Please be informed that sugar (sucrose, fructose, dextrose, et. al.) is a carbohydrate
and therefore a food, which stimulates the secretion of digestive enzymes. Sugar (in the
form of dextrose) is also contained in those Sweet 'n Low and Equal packets. Even
unsweetened tea and coffee have traces of carbohydrate in them, whereas PLAIN
water does NOT.
Hence, tea, coffee, and even water that is sweetened with sugar, Sweet 'n Low or
Equal or even Splenda is definitely a food, albeit a liquified one.
For purposes of the Eucharistic fast, true, but not for the Lenten fast. For purposes of the Lenten fast, it is the common perception of the liquid (especially, but not limited to, its texture) by society rather than the technical biochemical properties it possesses that determine whether it is considered a food or not.
 
Dear drforjc,
Code:
Forgive me for not stating it, but I was indeed referring to the Eucharistic fast and
NOT the Lenten fast.  But, it would seem that the issue is the same, regardless of
the occassion for fast, that being "a sacrifice, through mortification of the body's
annoying call for nutrition."
Code:
Although some may consider food to be "loaves and fishes,"  food is actually any
substance, solid or liquid, which supplies energy building, tissue repairing nutrients
to the body and thereby removes the physiological symptoms of hunger.

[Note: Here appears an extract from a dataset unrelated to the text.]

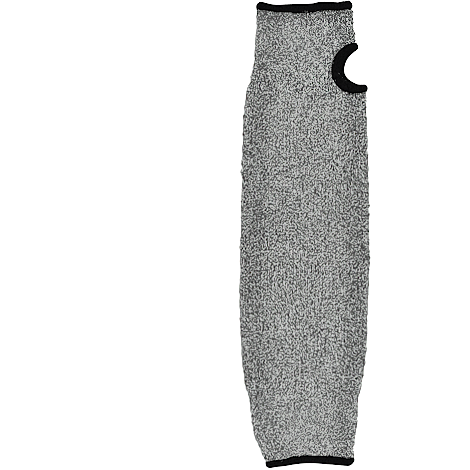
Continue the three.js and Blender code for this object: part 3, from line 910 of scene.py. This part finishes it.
def band_core(name, place, length, flip, material, node):
    """Core of one bound edge: the U profile carried round the edge. Its faces are turned over where the
    edge is followed the other way."""
    shape, binding = bpy.context.scene.sleeve_shape, bpy.context.scene.sleeve_binding
    inside = shape.wall / 2 + shape.band_slack
    profile = band_profile(inside + shape.band_leg - binding.thread_radius, inside)
    station_length = 0.0016
    stations, corners = int(length / station_length), len(profile)
    share = np.arange(stations)[:, None] / stations
    points = place(share, profile[None, :, 0], profile[None, :, 1] - shape.wall / 2)
    i, j = np.indices((stations, corners))
    following, beside = (i + 1) % stations, (j + 1) % corners
    order = [(i, j), (following, j), (following, beside), (i, beside)]
    quads = np.stack([a * corners + b for a, b in order], -1).reshape(-1, 4)
    flat = corner_places(i / stations, (i + 1) / stations, (j + 1) / corners, j / corners)
    if flip:
        quads, flat = quads[:, ::-1], flat[:, ::-1]
    piece = make_piece(name, points, quads, {"UVMap": flat}, material)
    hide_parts(node)
    return piece


def closed_thread(path, up, radius):
    """A closed thread: rings of corners round its path, joined end to end, their faces, and the faces'
    places on a map that runs along the thread and once round it."""
    looped = np.concatenate([path[-1:], path, path[:1]])
    hint = np.concatenate([up[-1:], up, up[:1]])
    rings = thread_rings(looped, hint, radius, radius)[1:-1]
    stations = len(path)
    i, side = np.indices((stations, RING))
    quads = ring_quads(i * RING, (i + 1) % stations * RING, side)
    return rings, quads, corner_places(i / stations, (i + 1) / stations, side / RING, (side + 1) / RING)


def loose_thread(name, path, up, radius, material):
    """A short open end of thread: rings of corners along its path. The radius is multiplied by the root
    of 1 minus 0.96 times the eighth power of the share of the way from the middle to an end."""
    share = np.linspace(-1, 1, len(path))[:, None]
    thin = radius * np.sqrt(1 - 0.96 * share ** 8)
    rings = thread_rings(path, up, thin, thin)[None]
    kept = np.ones((1, len(path) - 1), dtype=bool)
    quads = np.vstack([strip_quads(len(path), kept)[0], cap_quads(len(path), kept)[0]])
    flat = np.zeros((len(quads), 4, 2)) + np.array([(0, 0), (1, 0), (1, 1), (0, 1)])
    return make_piece(name, rings, quads, {"UVMap": flat}, material)


def thread_end(name, place, length, material):
    """The cut end of the hand binding's thread: it lies along the edge as far in as its table says, and
    rises and falls with the sine of a whole turn over its length."""
    radius = 1.5 * bpy.context.scene.sleeve_binding.thread_radius
    start, reach, rise, stations = 0.0045, 0.0075, 0.0004, 28
    t = np.linspace(0, 1, stations)
    share = (start + reach * t) / length
    inward = read_table(*TAIL_INWARD.T, t)
    proud = rise + rise * np.sin(TURN * t)
    path = place(share, inward, proud)
    up = path - place(share, inward + 0.002, proud - 0.001)
    return loose_thread(name, path, up, radius, material)


def caught_fibre(name, place, material):
    """A fibre of the yarn caught in the thumb binding: a small curl on its upper side, two thirds of a
    turn of a flat oval that opens a little."""
    shape = bpy.context.scene.sleeve_shape
    radius, from_arm, from_edge, over_face = 0.00024, 0.3790, 0.0014, 0.0001
    curl_share, curl_width, opens = 0.0045, 0.0006, 0.0001
    whole_angle, stations = 4.2, 18
    points = hole_outline(OUTLINE_STEPS)[0]
    spot = np.array([shape.hole_upper, from_arm])
    middle = np.argmin(((points - spot) ** 2).sum(1)) / len(points)
    angle = np.linspace(0, whole_angle, stations)
    share = middle + curl_share * np.sin(angle)
    inward = from_edge + curl_width * np.cos(angle) + opens * angle
    proud = np.full(len(angle), shape.band_slack + shape.band_leg + over_face)
    path = place(share, inward, proud)
    up = place(share, inward, proud + 0.001) - path
    return loose_thread(name, path, up, radius, material)


def looper_turn(over, border_height, bite, tip):
    """One turn of the looper's thread over a bound edge and back, as (inward, height over the wall's
    middle, how far it leans back along the edge, as a share of the lean)."""
    sinks = 0.0009
    half = np.vstack([[bite, border_height - sinks], BAND_RISE * (tip, over), LOOPER_FOLD * (1, over)])
    whole = np.vstack([half, (half[:-1] * (1, -1))[::-1]])
    lean = np.abs(1 - 2 * np.linspace(0, 1, len(whole)))
    down = np.column_stack([whole, lean])[:-1]
    back = np.column_stack([whole[::-1], lean])[:-1]
    return np.vstack([down, back])


def band_thread(name, place, length, material, seed):
    """Overlock thread of one bound edge: the looper's zigzag over the core and the needle's stitches.

    The looper thread bites into the knit at the band's inner border, crosses the upper side, goes
    round the edge and back under the lower side, and returns in the same way half a pitch further. Its
    place along the edge grows evenly, and leans back from the edge to the borders. The needle thread
    runs along the inner border, and its height follows the sine of its length over a stitch.
    """
    shape, binding = bpy.context.scene.sleeve_shape, bpy.context.scene.sleeve_binding
    bites_past, ends_past, behind_nose, ragged_over = 0.0010, 0.0001, 0.0004, 0.4
    needle_in, needle_sways, needle_rise, needle_dips = 0.0002, 0.0001, 0.45, 0.75
    random = np.random.default_rng(seed)
    radius, face = binding.thread_radius, shape.wall / 2
    over = face + shape.band_slack + shape.band_leg - radius
    bite, tip = shape.band + bites_past, shape.band + ends_past
    border_height = BAND_RISE[0, 1] * over
    once = looper_turn(over, border_height, bite, tip)
    turns = int(length / binding.thread_pitch)
    inward, height, lean = np.tile(once, (turns, 1)).T
    ragged = smooth_line(random, len(inward), len(once) * ragged_over) * binding.ragged
    way = np.arange(len(inward)) / len(once) * binding.thread_pitch + lean * binding.thread_lean
    share = way / (turns * binding.thread_pitch)
    inward = inward + ragged * (inward > tip)
    looper = place(share, inward, height - face)
    centre = place(share, np.maximum(inward, NOSE + behind_nose), np.full(len(inward), -face))
    rings, quads, flat = closed_thread(looper, looper - centre, radius)
    stitches, steps = int(length / binding.stitch_length), 5
    along = np.arange(stitches * steps) / (stitches * steps)
    dip = np.sin(TURN * along * stitches)
    line = tip - needle_in + needle_sways * dip
    sewn = border_height + radius * (needle_rise + needle_dips * dip) - face
    needle = place(along, line, sewn)
    under = place(along, line, sewn - 0.0005)
    more, more_quads, more_flat = closed_thread(needle, needle - under, radius * 0.9)
    points = np.vstack([rings.reshape(-1, 3), more.reshape(-1, 3)])
    quads = np.vstack([quads, more_quads + rings.size // 3])
    return make_piece(name, points, quads, {"UVMap": np.vstack([flat, more_flat])}, material)


class SLEEVE_OT_knit_yarn(bpy.types.Operator):
    """Knit the four lengthwise panels of yarn that stand for the knitted tube"""

    bl_idname = "sleeve.knit_yarn"
    bl_label = "Knit the yarn"

    def execute(self, context):
        knit = context.scene.sleeve_knit
        if knit.wales % len(PANELS):
            raise RuntimeError("the number of wales isn't a multiple of four")
        knitted = knit_paths()
        material = yarn_material()
        wales = knit.wales // len(PANELS)
        for number, name in enumerate(PANELS):
            piece = yarn_panel(name, number * wales, wales, knitted, material)
            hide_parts("knit_tube")
        return {"FINISHED"}


class SLEEVE_OT_edge_bindings(bpy.types.Operator):
    """Bind the two openings and the thumb hole with black overlock thread"""

    bl_idname = "sleeve.edge_bindings"
    bl_label = "Bind the edges"

    def execute(self, context):
        material = thread_material()
        # For each binding: the places along its edge, the edge's length, and if the core's faces turn over
        edges = {"hand_binding": (*end_edge(True), False), "arm_binding": (*end_edge(False), True),
                 "thumb_binding": (*hole_edge(), False)}
        for number, (node, (place, length, flip)) in enumerate(edges.items()):
            band_core(f"{node}_core", place, length, flip, material, node)
            band_thread(f"{node}_thread", place, length, material, LOOPER_SEED + number)
        thread_end("hand_binding_tail", *edges["hand_binding"][:2], material)
        caught_fibre("thumb_binding_fibre", edges["thumb_binding"][0], fibre_material())
        return {"FINISHED"}


# Painted shade: lays a thin dark sheet behind the yarn of both layers, for the shade in the stitches' gaps
class SLEEVE_OT_painted_shade_sheet(bpy.types.Operator):
    bl_idname = "sleeve.plaiting"
    bl_label = "Lay the plaiting"

    def execute(self, context):
        shape, knit = context.scene.sleeve_shape, context.scene.sleeve_knit
        columns, rows = 2 * knit.wales, 78
        half_thickness, behind_edge, behind_hole, depth_share = 0.00012, 0.0030, 0.0040, 0.9
        depth = knit.legs_under_face + depth_share * knit.loop_depth
        end = shape.band_slack + shape.band_leg + behind_edge
        along = np.linspace(end, shape.length - end, rows + 1)[:, None]
        share = np.arange(columns)[None, :] / columns
        faces = (half_thickness, -half_thickness)
        points = np.stack([place_round(share, along, -depth + face) for face in faces])
        mid_along = (along[1:] + along[:-1]) / 2
        kept = from_hole(around_at(share + 0.5 / columns, mid_along), mid_along) > behind_hole
        quads = web_quads(rows, columns, kept)
        layer, row, column = np.unravel_index(quads, (2, rows + 1, columns))
        wrapped = np.where((column == 0) & (column.max(1, keepdims=True) == columns - 1), columns, column)
        flat = np.stack([wrapped / columns, (row / rows + layer) / 2], -1)
        piece = make_piece("knit_painted_shade_sheet", points, quads, {"UVMap": flat}, painted_shade_sheet_material())
        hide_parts("knit_tube")
        return {"FINISHED"}


def web_quads(rows, columns, kept):
    """Faces of a thin closed web: the outer layer, the inner layer facing the other way, and a strip
    along every border of the kept cells, between the two layers."""
    def corner(layer, row, column):
        return (layer * (rows + 1) + row) * columns + column % columns

    row, column = np.nonzero(kept)
    outer = np.stack([corner(0, row, column), corner(0, row, column + 1),
                      corner(0, row + 1, column + 1), corner(0, row + 1, column)], 1)
    inner = outer[:, ::-1] + (rows + 1) * columns
    pad = np.pad(kept, ((1, 1), (0, 0)))
    borders = [
        (kept & ~pad[:-2], (0, 0), (0, 1)),
        (kept & ~pad[2:], (1, 1), (1, 0)),
        (kept & ~np.roll(kept, 1, axis=1), (1, 0), (0, 0)),
        (kept & ~np.roll(kept, -1, axis=1), (0, 1), (1, 1)),
    ]
    strips = []
    for open_side, start, end in borders:
        cell = np.nonzero(open_side)
        first, last = ((cell[0] + down, cell[1] + across) for down, across in (start, end))
        strips.append(np.stack([corner(0, *last), corner(0, *first), corner(1, *first), corner(1, *last)], 1))
    return np.vstack([outer, inner, *strips])[:, ::-1]


def sharpen_picture(scene):
    """Sends the render through a mild sharpening, as the photograph's own edges are sharpened."""
    strength = 0.16
    scene.use_nodes = True
    tree = scene.node_tree
    tree.nodes.clear()
    layers = tree.nodes.new("CompositorNodeRLayers")
    sharpen = tree.nodes.new("CompositorNodeFilter")
    sharpen.filter_type = "SHARPEN_DIAMOND"
    sharpen.inputs["Fac"].default_value = strength
    result = tree.nodes.new("CompositorNodeComposite")
    tree.links.new(layers.outputs["Image"], sharpen.inputs["Image"])
    tree.links.new(sharpen.outputs["Image"], result.inputs["Image"])


def lay_floor(scene, floor_colour):
    """A wide square floor that glows a little, at height 0."""
    half = 3.0
    corners = [(-half, -half, 0), (half, -half, 0), (half, half, 0), (-half, half, 0)]
    mesh = bpy.data.meshes.new("floor")
    mesh.from_pydata(corners, [], [(0, 1, 2, 3)])
    floor = bpy.data.objects.new("floor", mesh)
    scene.collection.objects.link(floor)
    glow = {"Emission Color": WHITE, "Emission Strength": 0.25}
    pale = new_finish("pale floor").finish(rgba(floor_colour), roughness=0.95, gloss=0.0, more=glow)
    mesh.materials.append(pale)


def light_evenly(scene, stage):
    """An even white sky, and a long lamp over the sleeve."""
    lamp_height, lamp_width, lamp_length = 1.5, 0.5, 1.4
    world = bpy.data.worlds.new("even light")
    world.use_nodes = True
    sky = world.node_tree.nodes["Background"]
    sky.inputs["Color"].default_value = WHITE
    sky.inputs["Strength"].default_value = stage.sky
    scene.world = world
    lamp = bpy.data.lights.new("overhead", "AREA")
    lamp.shape = "RECTANGLE"
    lamp.size = lamp_width
    lamp.size_y = lamp_length
    lamp.energy = stage.overhead
    overhead = bpy.data.objects.new("overhead", lamp)
    overhead.location = (0.0, 0.0, lamp_height)
    scene.collection.objects.link(overhead)


def set_camera(scene, stage):
    """A camera that looks straight down, with the sleeve on the right of its picture."""
    lens = bpy.data.cameras.new("camera")
    lens.lens = stage.lens
    lens.sensor_width = 36.0
    camera = bpy.data.objects.new("camera", lens)
    camera.location = (stage.camera_x, stage.camera_y, stage.camera_height)
    scene.collection.objects.link(camera)
    scene.camera = camera


class SLEEVE_OT_stage(bpy.types.Operator):
    """Lay the floor and set up the light and the camera"""

    bl_idname = "sleeve.stage"
    bl_label = "Set the stage"

    def execute(self, context):
        scene, stage = context.scene, context.scene.sleeve_stage
        lay_floor(scene, stage.floor)
        light_evenly(scene, stage)
        set_camera(scene, stage)
        scene.view_settings.view_transform = "Standard"
        scene.view_settings.look = "None"
        scene.cycles.filter_width = 1.0
        sharpen_picture(scene)
        return {"FINISHED"}


class SLEEVE_PT_parts(bpy.types.Panel):
    """The sleeve's operators and sizes"""

    bl_label = "Sleeve"
    bl_idname = "SLEEVE_PT_parts"
    bl_space_type = "VIEW_3D"
    bl_region_type = "UI"
    bl_category = "Sleeve"

    def draw(self, context):
        for operator in OPERATORS:
            self.layout.operator(operator.bl_idname)
        for name, group in GROUPS.items():
            box = self.layout.box()
            for field in group.__annotations__:
                box.prop(getattr(context.scene, name), field)


GROUPS = {
    "sleeve_shape": SleeveShape,
    "sleeve_knit": SleeveKnit,
    "sleeve_binding": SleeveBinding,
    "sleeve_stage": SleeveStage,
}
OPERATORS = (SLEEVE_OT_stage, SLEEVE_OT_knit_yarn, SLEEVE_OT_edge_bindings, SLEEVE_OT_painted_shade_sheet)


def register():
    """Makes the sizes, the operators and the panel known to Blender."""
    for name, group in GROUPS.items():
        bpy.utils.register_class(group)
        setattr(bpy.types.Scene, name, PointerProperty(type=group))
    for part in (*OPERATORS, SLEEVE_PT_parts):
        bpy.utils.register_class(part)


def unregister():
    """Takes them away again."""
    for part in (SLEEVE_PT_parts, *reversed(OPERATORS)):
        bpy.utils.unregister_class(part)
    for name, group in reversed(GROUPS.items()):
        delattr(bpy.types.Scene, name)
        bpy.utils.unregister_class(group)


def main():
    """Builds the sleeve and its stage."""
    register()
    bpy.ops.sleeve.stage()
    bpy.ops.sleeve.knit_yarn()
    bpy.ops.sleeve.edge_bindings()
    bpy.ops.sleeve.plaiting()


if __name__ == "__main__":
    main()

Any food, with a reasonable moisture content (e.g. fruits and vegetables), can be
converted to liquid by extracting the undigestible pulp and fiber with a good juicer.
And, the liquid derived will carry all the energy rejuvenating, tissue repairing, and
appetite appeasing nutrients (carbohydrates, fat, proteins, vitamins and minerals) 
of the originally solid food. To be sure, one can live quite healthfully and without
hunger on a totally liquid diet.  That being said, I ask "Does restricting oneself to
such a diet constitute fasting or a sacrifice in any way?"  Not really, unless you're
addicted to chewing!

Is a person really sacrificing if he or she gives up cigarettes for Lent, but wears a
nicotine patch for the entire month?  I would say "No" because the person is still
getting the nicotine drug and all its tranquilizing effects,  abeit through an alternate
delivery system.

Given that eating a handfull of after dinner mints would break a Eucharistic fast,
would one's fast not be broken if he or she instead dissolved the mints in a glass
of water and then drank the water?

I venture to say that if Jesus had been adequately quenching himself with apple,
orange, cranberry, carrot, tomato and other vegatable juices, together with lots
of honey sweetened milk during his 40 days and 40 nights in the wilderness, he
would NOT have been fasting  and  would NOT afterward have been hungry (as in
Matt: 4:2).
Code:
And so, quite the contrary to your claim, it is indeed the "technical biochemical
properties a liquid possesses that determine whether it is considered a food or
not" and whether or not ingesting it serves to adulterate one's fast and sacrifice,
regardless of what society perceives to be food and "non-food."